The post on 16 September 2007 is actually an older one, but I felt I wanted to post it anyway because it records my pet whinges about accommodation.
By the way, this blog was meant to be kept up regularly, but many issues conspire against me.
For the last eight weeks we have lived out of three suitcases, and it is not over yet. We stayed in Shahrerey (or Shabdolazim), to the south of Tehran, until Friday 7 September, during which time Hossein and I often travelled to Tehran on house-hunting and got back late at night. Thank God for the two sisters-in-law: Mansoureh, in Shahrerey, who cooked for everyone and looked after our children during these absences, and Mahboubeh, who lives in Abbas-abad, to the north of the centre of Tehran, and where Hossein and I pit-stopped for noon prayers, lunch and quick siesta.
Open brackets here, to explain the rental system in Iran. One way is paying monthly rent, as in the rest of the world; but there is another system, which I have only come across in Iran, that of rahn. The word rahn can be translated as mortgage, but it is not mortgage as we know it. This is how it works: the tenant pays the landlord a lump sum of money, roughly one-fifth of the total value of the property and moves in. At the end of the rental term, the landlord returns the same amount to the tenant, who only moves out upon receipt of the money. This is a useful system for landlords who may run a business or may have borrowed from the bank in order to buy the property, or who can live off the interest of this (often considerable) sum. Up until recently, when the interest rates were high, this option was attractive for many landlords.
A third way is a combination of rahn and monthly rental, which is now increasingly popular. Close brackets.
Ten years ago, we took our flat on a rahn of 5 million tumans (£7,100 at 1997 rates, £2,670 at today’s rates), so we thought that even with the meteoric rise in property prices and the rate change of pound to tuman (700 tumans to the pound in 1997, 1870 today), we would be able to find a flat to rent. Around Abbas-abad, our old neighbourhood, we were prepared to pay a rahn of 70 million tumans (£37,000) but no rent.
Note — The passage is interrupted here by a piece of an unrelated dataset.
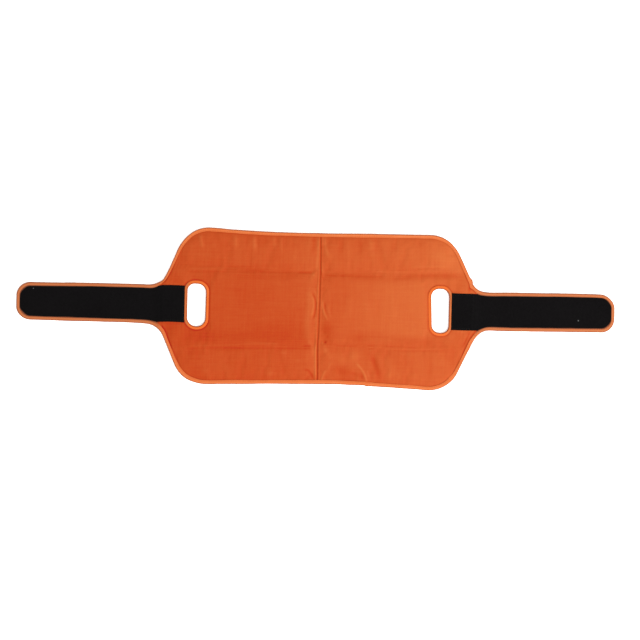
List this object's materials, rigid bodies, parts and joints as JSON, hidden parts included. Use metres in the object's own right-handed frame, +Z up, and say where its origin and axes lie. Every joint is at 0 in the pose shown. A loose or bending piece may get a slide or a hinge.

But because interest rates have recently fallen, many landlords prefer a combination of rahn and rent. The nearest we got to renting a flat was for a rahn of 40 million (£22,000) and a monthly rent of 1 million tumans (£535), but we didn’t want to commit to a monthly rent until we were settled and had a regular income. That was back in early August.
After days of fruitless search, an estate agent who knew Hossein since our last time here showed us a flat whose owner wanted to sell quickly. It was at a very good price, £230 million (£123,000), in a quiet residential street in the area we wanted, looking over to a small park, with windows on three sides of the building. To cut a long story short, we signed on it, and had to sell some other property, including the Shabdolazim flat, to pay for it. But we still haven’t moved in yet, because it is being refurbished, so my hope of being settled in by the 23 September, when schools start, was proven vain.
At least we are now nearer the new flat. On 7 September we moved to temporary accommodation no.2, a small flat in the street next to the new one. This is an improvement on the Shabdolazim flat: it’s to the north of the centre of Tehran, with a view of the Alborz, the mountains to the north of Tehran, and within much easier access to the children’s school. And Hossein can pop in to the new flat and check up on the builders.